Related Concepts: Market fundamentalism, shareholder primacy, caveat emptor, amoral markets.
- SCIENCE WITHOUT HUMANITY
Definition: Scientific inquiry, technological development, or technical capability pursued without consideration of human dignity, ethics, or consequences.
Gandhi’s Perspective: “I object to violence because when it appears to do good, the good is only temporary; the evil it does is permanent.” (Young India, May 21, 1925)
Contemporary Manifestations: Weapons development prioritizing destructive capacity over peace; medical research without informed consent; artificial intelligence deployed without impact assessment; genetic modification without precautionary principle; social media experiments treating users as subjects; scientific “progress” measured solely by capability, not wisdom.
What’s Missing: Ethical deliberation, precautionary principle, science in service of human flourishing, recognition of limits.

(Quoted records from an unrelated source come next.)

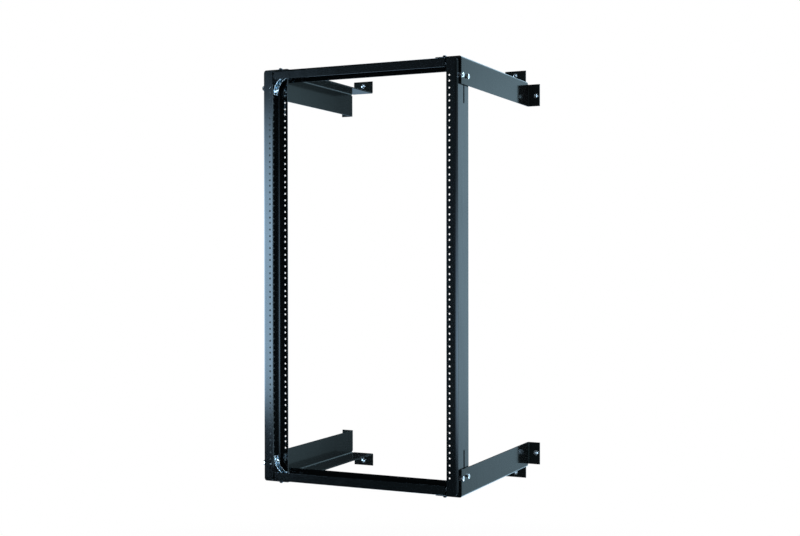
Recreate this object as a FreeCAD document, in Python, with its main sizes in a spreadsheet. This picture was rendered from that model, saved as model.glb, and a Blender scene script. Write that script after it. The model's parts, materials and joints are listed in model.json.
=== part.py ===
import FreeCAD, Part
import math
import os

import Sketcher

"""Wall-mount open equipment rack, 20 units high.

Two drilled channel uprights and two cross channels make a rectangular frame. Four angle arms hold it
off the wall, each ending in two bent tabs with a wall screw. Millimetres throughout.

Rack frame: X to the right seen from the front, Y back towards the wall, Z up. The pieces are drawn
about the middle of the frame's front plane. The placements then carry the origin to the wall face of
the lower left arm's side tab, just above its screw.
"""

SIZES = {
    # Equipment opening and the hole rows, to the 19 inch rack standard
    "rack_units": 20,
    "unit_pitch": 44.45,
    "hole_step": 15.875,
    "hole_rows_apart": 465.1,
    "rail_hole": 4.5,
    "hole_inset": 7.2,
    # Frame of bent channels
    "frame_end": 46.2,
    "frame_depth": 73.0,
    "frame_gauge": 2.5,
    "upright_width": 26.2,
    "upright_bend": 6.5,
    "upright_corner": 10.0,
    "flange_corner": 3.5,
    "beam_lip": 20.8,
    "beam_bend": 3.5,
    "beam_end_gap": 3.9,
    # Slot in each upright's web, in front of the rear side bolt
    "slot_width": 7.0,
    "slot_length": 44.0,
    "slot_drop": 52.7,
    "slot_before_bolt": 9.3,
    # Wall arms
    "wall_distance": 475.0,
    "arm_gauge": 3.0,
    "arm_standoff": 1.7,
    "shelf_standoff": 1.2,
    "arm_front": 14.8,
    "arm_web": 62.5,
    "arm_shelf": 63.7,
    "arm_bend": 5.0,
    "side_tab": 29.8,
    "side_tab_gap": 2.3,
    "end_tab": 56.0,
    "end_tab_rise": 30.6,
    "relief_depth": 8.0,
    # Bolts through the arm and the upright, the rear one through the gusset too
    "side_bolt_front": 17.0,
    "rear_bolt_to_back": 23.5,
    "side_bolt_drop": 38.7,
    # Round-headed front bolt through the arm's shelf and the beam
    "shelf_bolt_inset": 11.8,
    "shelf_bolt_front": 19.6,
    # Wall screws
    "side_screw_out": 20.2,
    "side_screw_drop": 31.9,
    "end_screw_rise": 18.0,
    "screw_reach": 20.0,
    "screw_shoulder_width": 6.4,
    "screw_shoulder_end": 1.0,
    "origin_above_screw": 14.0,
    # Fasteners
    "bolt_shank": 6.0,
    "hole_play": 0.3,
    "hex_across_flats": 10.0,
    "head_height": 4.5,
    "nut_height": 5.0,
    "washer_width": 13.0,
    "washer_height": 1.5,
    "shank_end": 2.5,
    "screw_washer_width": 12.4,
    "screw_washer_height": 1.2,
    "screw_head_width": 9.0,
    "screw_head_height": 3.4,
    "screw_recess_width": 4.0,
    "screw_recess_depth": 1.8,
    # Corner gussets
    "gusset_leg": 49.0,
    "gusset_gauge": 2.5,
    "gusset_cheek": 4.2,
    "gusset_round": 41.0,
    "gusset_width": 20.0,
    # How far a cutting outline starts outside the metal
    "overshoot": 1.0,
}

SIDES = {"left": -1, "right": 1}
TIERS = {"lower": -1, "upper": 1}
HOLES_PER_UNIT = 3
ALONG_X = FreeCAD.Vector(1, 0, 0)
ALONG_Y = FreeCAD.Vector(0, 1, 0)
ALONG_Z = FreeCAD.Vector(0, 0, 1)
CLOSE = 1e-4

doc = FreeCAD.newDocument("wall_rack")


class Size:
    """A length that knows both its number and its formula in the sheet's cells."""

    def __init__(self, text, number):
        self.text = text
        self.number = number

    def joined(self, sign, other, number):
        other_text = other.text if isinstance(other, Size) else repr(other)
        return Size(f"({self.text} {sign} {other_text})", number)

    def __add__(self, other):
        return self.joined("+", other, self.number + plain(other))

    def __sub__(self, other):
        return self.joined("-", other, self.number - plain(other))

    def __mul__(self, other):
        return self.joined("*", other, self.number * plain(other))

    def __truediv__(self, other):
        return self.joined("/", other, self.number / plain(other))

    def __neg__(self):
        return self * -1


def plain(value):
    return value.number if isinstance(value, Size) else float(value)


def make_sheet():
    """Writes the driving dimensions, one named cell each, and returns them as sizes."""
    sheet = doc.addObject("Spreadsheet::Sheet", "Sizes")
    for row, (alias, number) in enumerate(SIZES.items(), start=1):
        sheet.set(f"A{row}", alias)
        sheet.set(f"B{row}", str(number))
        sheet.setAlias(f"B{row}", alias)
    doc.recompute()
    return {alias: Size(f"Sizes.{alias}", float(number)) for alias, number in SIZES.items()}


S = make_sheet()

# Places that several pieces share
ZERO = Size("0", 0.0)
BEYOND = S["overshoot"]
HALF_HEIGHT = S["rack_units"] * S["unit_pitch"] / 2 + S["frame_end"]
OPENING_EDGE = S["hole_rows_apart"] / 2 - S["hole_inset"]
WEB_OUTER = OPENING_EDGE + S["upright_width"]
WEB_INNER = WEB_OUTER - S["frame_gauge"]
BEAM_INNER = HALF_HEIGHT - S["frame_gauge"]
ARM_INNER = WEB_OUTER + S["arm_standoff"]
ARM_OUTER = ARM_INNER + S["arm_gauge"]
SHELF_FOOT = HALF_HEIGHT + S["shelf_standoff"]
SHELF_TOP = SHELF_FOOT + S["arm_gauge"]
SHELF_EDGE = ARM_OUTER - S["arm_shelf"]
WEB_FOOT = SHELF_TOP - S["arm_web"]
SIDE_TAB_TOP = HALF_HEIGHT - S["side_tab_gap"]
SHELF_STOP = SHELF_EDGE + S["end_tab"]
TAB_FACE = S["wall_distance"] - S["arm_gauge"]
SIDE_BOLT_REAR = S["frame_depth"] - S["rear_bolt_to_back"]
SIDE_BOLT_Z = HALF_HEIGHT - S["side_bolt_drop"]
GUSSET_BOLT_IN = BEAM_INNER - SIDE_BOLT_Z
GUSSET_FRONT = SIDE_BOLT_REAR - S["gusset_width"] / 2
SHELF_BOLTS = {
    "front": (OPENING_EDGE - S["shelf_bolt_inset"], S["shelf_bolt_front"]),
    "rear": (WEB_INNER - GUSSET_BOLT_IN, SIDE_BOLT_REAR),
}
SIDE_BOLTS = {"front": S["side_bolt_front"], "rear": SIDE_BOLT_REAR}
SIDE_SCREW_X = ARM_OUTER + S["side_screw_out"]
SIDE_SCREW_Z = HALF_HEIGHT - S["side_screw_drop"]
END_SCREW_X = SHELF_EDGE + S["end_tab"] / 2
END_SCREW_Z = SHELF_TOP + S["end_screw_rise"]
BOLT_HOLE = S["bolt_shank"] + S["hole_play"] * 2
ORIGIN_Z = SIDE_SCREW_Z - S["origin_above_screw"]


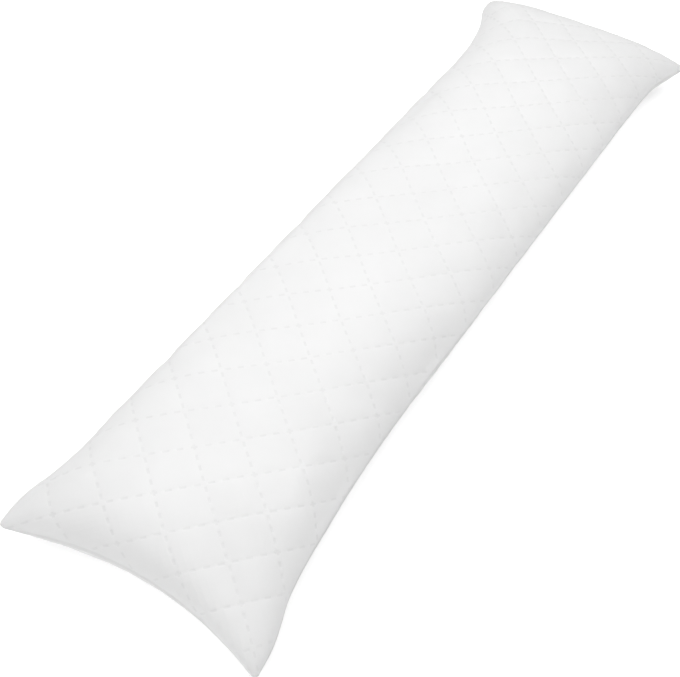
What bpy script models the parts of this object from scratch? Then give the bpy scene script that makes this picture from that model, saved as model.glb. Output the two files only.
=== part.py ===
"""Body pillow: one long, filled pillow in a cover of diamond-quilted cloth, lying on its back.

An upper and a lower panel meet in a plain turned seam that runs once round the edge. The filling
pushes both panels out, so the seam is drawn in between four pointed corners, and the pillow's own
weight presses the lower panel flat where it lies. X runs across the pillow, Y along it, and Z up.
"""

from collections import namedtuple

import bpy
import numpy as np

# Driving dimensions, in metres.
LENGTH = 1.760  # corner tip to corner tip, along the pillow; the sections below give its width
SEAM_HEIGHT = 0.078  # the edge seam above the floor, along the sides
CROWN = 0.094  # rise of the upper panel above the seam
BELLY = 0.094  # depth of the lower panel below the seam, before the floor presses it flat

# How full the pillow is: a higher power holds the height nearer to the edge.
CROWN_ACROSS = 2.55
CROWN_ALONG = 8.2
SIDE_FULLNESS = 0.57
END_FULLNESS = 0.44
CORNER_REACH = 8.0  # how closely the droop of a corner keeps to that corner

# The seam in plan. Each row gives the half widths at one station, a share of the half length.
Section = namedtuple("Section", "station left right")
SECTIONS = (
    Section(station=-1.00, left=0.250, right=0.250),
    Section(station=-0.94, left=0.246, right=0.247),
    Section(station=-0.85, left=0.222, right=0.226),
    Section(station=-0.70, left=0.214, right=0.212),
    Section(station=-0.50, left=0.209, right=0.202),
    Section(station=-0.20, left=0.205, right=0.204),
    Section(station=0.20, left=0.199, right=0.208),
    Section(station=0.50, left=0.195, right=0.212),
    Section(station=0.72, left=0.195, right=0.215),
    Section(station=0.86, left=0.219, right=0.221),
    Section(station=0.94, left=0.245, right=0.237),
    Section(station=1.00, left=0.250, right=0.250),
)

# Each end is drawn in between its two corners, deepest a little to one side of the middle.
End = namedtuple("End", "hollow lean")
NEAR_END = End(hollow=0.037, lean=0.18)
FAR_END = End(hollow=0.037, lean=0.10)

# How far each corner's tip droops below the height of the seam.
Corner = namedtuple("Corner", "across along droop")
CORNERS = (
    Corner(across=-1, along=-1, droop=0.027),
    Corner(across=1, along=-1, droop=0.038),
    Corner(across=1, along=1, droop=0.026),
    Corner(across=-1, along=1, droop=0.012),
)

# Soft troughs in the upper panel, and ridges where the depth is negative. The reach is measured
# across and along each one; turn is the direction it runs in, in degrees from +Y towards +X.
Crease = namedtuple("Crease", "across along half_width half_length turn depth")
CREASES = (
    Crease(across=-0.189, along=-0.801, half_width=0.046, half_length=0.029, turn=-48, depth=0.0044),
    Crease(across=-0.163, along=-0.369, half_width=0.023, half_length=0.119, turn=2, depth=-0.0025),
    Crease(across=-0.163, along=-0.226, half_width=0.020, half_length=0.185, turn=1, depth=-0.0044),
    Crease(across=-0.153, along=-0.002, half_width=0.026, half_length=0.190, turn=-1, depth=-0.0039),
    Crease(across=-0.060, along=0.216, half_width=0.060, half_length=0.110, turn=59, depth=0.0033),
    Crease(across=-0.100, along=0.702, half_width=0.027, half_length=0.132, turn=-42, depth=-0.0040),
    Crease(across=0.043, along=0.729, half_width=0.059, half_length=0.088, turn=81, depth=0.0044),
    Crease(across=0.206, along=0.206, half_width=0.049, half_length=0.200, turn=-5, depth=-0.0066),
    Crease(across=0.189, along=-0.033, half_width=0.053, half_length=0.091, turn=-38, depth=-0.0051),
    Crease(across=0.202, along=-0.251, half_width=0.039, half_length=0.082, turn=16, depth=0.0058),
    Crease(across=0.217, along=-0.587, half_width=0.060, half_length=0.162, turn=-41, depth=0.0053),
    Crease(across=0.107, along=-0.681, half_width=0.059, half_length=0.031, turn=21, depth=-0.0044),
    Crease(across=0.152, along=-0.798, half_width=0.036, half_length=0.081, turn=-61, depth=0.0064),
    Crease(across=-0.034, along=0.072, half_width=0.057, half_length=0.198, turn=26, depth=0.0043),
    Crease(across=0.095, along=-0.378, half_width=0.058, half_length=0.032, turn=38, depth=-0.0022),
    Crease(across=0.213, along=0.523, half_width=0.020, half_length=0.177, turn=1, depth=-0.0063),
)

# The quilting: two sets of channels that cross the cloth as long rows of diamonds.
DIAMOND_ACROSS = 0.1125
DIAMOND_ALONG = 0.101
PHASE_RISING = 0.61  # where the channels fall, as shares of a diamond
PHASE_FALLING = 0.20
ROW_BOW = 0.50  # how far the filling bows the rows of diamonds, per metre
CHANNEL_DEPTH = 0.0035
CHANNEL_HALF_WIDTH = 0.013
CHANNEL_FADE = 0.020  # channels fade out over this height, at the seam and at the floor

# The mesh: one grid for each panel, with its rows closer together near the seam.
CELLS_ACROSS = 30
CELLS_ALONG = 96

PILLOW_COLOUR = (0.87, 0.87, 0.87, 1.0)
PILLOW_ROUGHNESS = 0.9


def clear_scene():
    for item in list(bpy.data.objects):
        bpy.data.objects.remove(item, do_unlink=True)


def white_cloth():
    material = bpy.data.materials.new("quilted_white_cloth")
    material.use_nodes = True
    shader = material.node_tree.nodes["Principled BSDF"]
    shader.inputs["Base Color"].default_value = PILLOW_COLOUR
    shader.inputs["Roughness"].default_value = PILLOW_ROUGHNESS
    shader.inputs["Metallic"].default_value = 0.0
    return material


def smooth_between(stations, values, where):
    """A smooth curve through the values at the stations, read at each place in where."""
    stations = np.asarray(stations)
    values = np.asarray(values)
    slopes = np.gradient(values, stations)
    left = np.clip(np.searchsorted(stations, where) - 1, 0, len(stations) - 2)
    step = stations[left + 1] - stations[left]
    share = (where - stations[left]) / step
    ease = share * share * (3 - 2 * share)
    bend_in = share * (1 - share) ** 2 * step * slopes[left]
    bend_out = share * share * (share - 1) * step * slopes[left + 1]
    return values[left] * (1 - ease) + values[left + 1] * ease + bend_in + bend_out


def seam_plan(across, along):
    """The pillow seen from above. Across and along run from -1 to 1 between the seams."""
    stations = [row.station for row in SECTIONS]
    left = smooth_between(stations, [row.left for row in SECTIONS], along)
    right = smooth_between(stations, [row.right for row in SECTIONS], along)
    x = across * np.where(across < 0, left, right)
    hollow = np.where(along < 0, NEAR_END.hollow, FAR_END.hollow)
    lean = np.where(along < 0, NEAR_END.lean, FAR_END.lean)
    y = along * (LENGTH / 2 - hollow * (1 - across**2) * (1 + lean * across))
    return x, y


def seam_height(across, along):
    """The seam's height, level along the sides and drooping into each corner."""
    height = np.full(across.shape, SEAM_HEIGHT)
    reach = across**2 * np.abs(along) ** CORNER_REACH
    for corner in CORNERS:
        share = (1 + corner.across * across) * (1 + corner.along * along) / 4
        height -= corner.droop * share * reach
    return height


def filled_height(across, along):
    """The shape that the filling gives a panel, from 0 at the seam to 1 on the crown."""
    side = np.maximum(1 - np.abs(across) ** CROWN_ACROSS, 0) ** SIDE_FULLNESS
    end = np.maximum(1 - np.abs(along) ** CROWN_ALONG, 0) ** END_FULLNESS
    return side * end


def crease_depth(x, y):
    """The depth of the creases under each point of the plan."""
    depth = np.zeros(x.shape)
    for crease in CREASES:
        turn = np.radians(crease.turn)
        run = (x - crease.across) * np.sin(turn) + (y - crease.along) * np.cos(turn)
        side = (x - crease.across) * np.cos(turn) - (y - crease.along) * np.sin(turn)
        reach = (run / crease.half_length) ** 2 + (side / crease.half_width) ** 2
        depth += crease.depth * np.exp(-reach)
    return depth


def distance_over_cloth(points, axis):
    """The distance over the cloth along one direction of the grid, from the grid's middle."""
    steps = np.linalg.norm(np.diff(points, axis=axis), axis=2)
    distance = np.insert(np.cumsum(steps, axis=axis), 0, 0.0, axis=axis)
    middle = distance.shape[axis] // 2
    return distance - np.take(distance, [middle], axis=axis)


def channel_depth(points):
    """The depth of the quilting channels at each point of a panel."""
    across = distance_over_cloth(points, 1) / DIAMOND_ACROSS
    along = (distance_over_cloth(points, 0) - ROW_BOW * (across * DIAMOND_ACROSS) ** 2) / DIAMOND_ALONG
    spacing = 1 / np.hypot(1 / DIAMOND_ACROSS, 1 / DIAMOND_ALONG)
    flat = np.ones(across.shape)
    for row in (PHASE_RISING + along + across, PHASE_FALLING + along - across):
        gap = np.abs(row - np.round(row)) * spacing
        flat *= 1 - np.exp(-((gap / CHANNEL_HALF_WIDTH) ** 2))
    return CHANNEL_DEPTH * (1 - flat)


def outward(points):
    """The outward direction at each point of the upper panel's grid."""
    normal = np.cross(np.gradient(points, axis=1), np.gradient(points, axis=0))
    length = np.linalg.norm(normal, axis=2, keepdims=True)
    return normal / np.maximum(length, 1e-12)


def panel_points(across, along, side):
    """One panel's grid of points: side is 1 for the upper panel and -1 for the lower."""
    x, y = seam_plan(across, along)
    seam = seam_height(across, along)
    filled = filled_height(across, along)
    swell = CROWN if side > 0 else -BELLY
    points = np.stack([x, y, seam + swell * filled], axis=2)
    inward = -side * outward(points)
    from_seam = np.clip(np.abs(swell) * filled / CHANNEL_FADE, 0, 1)
    depth = channel_depth(points)
    if side > 0:
        depth = depth + crease_depth(x, y)
    else:
        depth *= np.clip(points[:, :, 2] / CHANNEL_FADE, 0, 1)
    points += inward * (depth * from_seam)[:, :, None]
    points[:, :, 2] = np.maximum(points[:, :, 2], 0)
    return points


def closer_at_ends(cells):
    """Places from -1 to 1 that lie closer together near both ends."""
    even = np.linspace(-1, 1, cells + 1)
    return 0.55 * np.sin(even * np.pi / 2) + 0.45 * even


def pillow_mesh():
    across, along = np.meshgrid(closer_at_ends(CELLS_ACROSS), closer_at_ends(CELLS_ALONG))
    rows, columns = across.shape
    on_seam = (np.abs(across) > 1 - 1e-9) | (np.abs(along) > 1 - 1e-9)
    upper = panel_points(across, along, 1)
    lower = panel_points(across, along, -1)
    upper_index = np.arange(rows * columns).reshape(rows, columns)
    lower_index = upper_index.copy()
    lower_index[~on_seam] = rows * columns + np.arange(np.count_nonzero(~on_seam))
    points = np.concatenate([upper.reshape(-1, 3), lower[~on_seam]])
    faces = []
    for row in range(rows - 1):
        for column in range(columns - 1):
            near = (row, column), (row, column + 1)
            far = (row + 1, column + 1), (row + 1, column)
            faces.append([int(upper_index[place]) for place in near + far])
            faces.append([int(lower_index[place]) for place in reversed(near + far)])
    mesh = bpy.data.meshes.new("body_pillow")
    mesh.from_pydata(points.tolist(), [], faces)
    mesh.validate()
    mesh.shade_smooth()
    return mesh


def build():
    clear_scene()
    pillow = bpy.data.objects.new("body_pillow", pillow_mesh())
    pillow.data.materials.append(white_cloth())
    bpy.context.scene.collection.objects.link(pillow)


build()
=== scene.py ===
"""Body pillow: one long, filled pillow in a cover of diamond-quilted cloth."""

from collections import namedtuple

import bpy
import numpy as np
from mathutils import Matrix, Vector


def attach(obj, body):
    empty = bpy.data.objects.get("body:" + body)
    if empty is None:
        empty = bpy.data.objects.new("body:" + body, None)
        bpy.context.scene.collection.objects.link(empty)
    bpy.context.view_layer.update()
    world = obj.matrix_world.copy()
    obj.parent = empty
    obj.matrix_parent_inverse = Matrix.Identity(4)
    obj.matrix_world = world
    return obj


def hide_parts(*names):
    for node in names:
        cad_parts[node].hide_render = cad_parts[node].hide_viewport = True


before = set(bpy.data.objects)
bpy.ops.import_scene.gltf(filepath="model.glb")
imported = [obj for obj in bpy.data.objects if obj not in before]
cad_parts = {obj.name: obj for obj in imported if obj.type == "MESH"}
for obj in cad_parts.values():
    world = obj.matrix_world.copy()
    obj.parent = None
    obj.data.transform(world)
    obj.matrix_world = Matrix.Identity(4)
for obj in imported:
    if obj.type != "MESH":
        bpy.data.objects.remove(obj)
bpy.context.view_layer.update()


# The filled cover: an upper and a lower panel of white quilted cloth, cut alike and sewn together
# round the edge, then stuffed with fibre. The filling crowns both panels and draws the seam in
# between the four corners, and the pillow's weight presses the lower panel flat.

# The swelling above and below the seam is in metres, and the powers and fullnesses say how squarely
# it comes down to the sides and the ends.
LENGTH = 1.760
SEAM_HEIGHT = 0.078
CROWN = 0.094
BELLY = 0.094
CROWN_ACROSS = 2.55
CROWN_ALONG = 8.2
SIDE_FULLNESS = 0.57
END_FULLNESS = 0.44
CORNER_REACH = 8.0

# The half widths, in metres, at stations along the pillow: -1 is the near end and 1 the far end.
Section = namedtuple("Section", "station left right")
SECTIONS = (
    Section(station=-1.00, left=0.250, right=0.250),
    Section(station=-0.94, left=0.246, right=0.247),
    Section(station=-0.85, left=0.222, right=0.226),
    Section(station=-0.70, left=0.214, right=0.212),
    Section(station=-0.50, left=0.209, right=0.202),
    Section(station=-0.20, left=0.205, right=0.204),
    Section(station=0.20, left=0.199, right=0.208),
    Section(station=0.50, left=0.195, right=0.212),
    Section(station=0.72, left=0.195, right=0.215),
    Section(station=0.86, left=0.219, right=0.221),
    Section(station=0.94, left=0.245, right=0.237),
    Section(station=1.00, left=0.250, right=0.250),
)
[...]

Related Concepts: Technocracy, instrumental reason, scientism, technological determinism.
- WORSHIP WITHOUT SACRIFICE
Definition: Religious observance, spiritual practice, or allegiance to ideals that costs nothing and demands no change in behavior or priorities.
Gandhi’s Perspective: “Prayer is not asking. It is a longing of the soul. It is daily admission of one’s weakness.” (Selected Writings)
Contemporary Manifestations: Performative activism signaling values without action; religious identity without service or charity; patriotism that demands no personal contribution; corporate “purpose statements” unsupported by practice; social movements that require only hashtags, not sacrifice; belief systems that affirm privilege rather than challenging it.
What’s Missing: Authentic commitment, costly discipleship, integrity between professed values and lived practice, worship as transformation.
Related Concepts: Cheap grace, virtue signaling, civil religion, nominal faith.
- POLITICS WITHOUT PRINCIPLE
Definition: The pursuit, exercise, or organization of collective power disconnected from moral foundation, consistent values, or truth-telling.
Gandhi’s Perspective: On passive violence that fuels active violence: “We could work ’til doomsday to achieve peace and would get nowhere as long as we ignore passive violence in our world.” (as reported by Arun Gandhi)
Contemporary Manifestations: Expediency prioritized over integrity in governance; truth treated as tactical rather than foundational; partisanship valued above problem-solving; corruption normalized as “how things work”; politics as spectacle rather than public service; power pursued as an end rather than a means.
What’s Missing: Principled leadership, truth as north star, politics as moral endeavor, governance as service.
Related Concepts: Realpolitik, Machiavellianism, cynical realism, post-truth politics.
Using This Framework
As Diagnostic Tool: These seven imbalances function as a lens for examining personal choices, organizational practices, and societal structures. Where do you observe these disconnections? What gets lost when these paired concepts are separated?
Gandhi’s Core Insight: These aren’t merely moral failings but sources of “passive violence”—systemic conditions that create suffering and instability, eventually erupting into visible conflict. Each represents a fracture between ends and means, between what we pursue and how we pursue it.
The “With” Matters: Gandhi and Donaldson weren’t calling for the elimination of wealth, pleasure, knowledge, commerce, science, worship, or politics. They were insisting these must be coupled with their ethical counterparts: work, conscience, character, morality, humanity, sacrifice, and principle. The separation is the danger.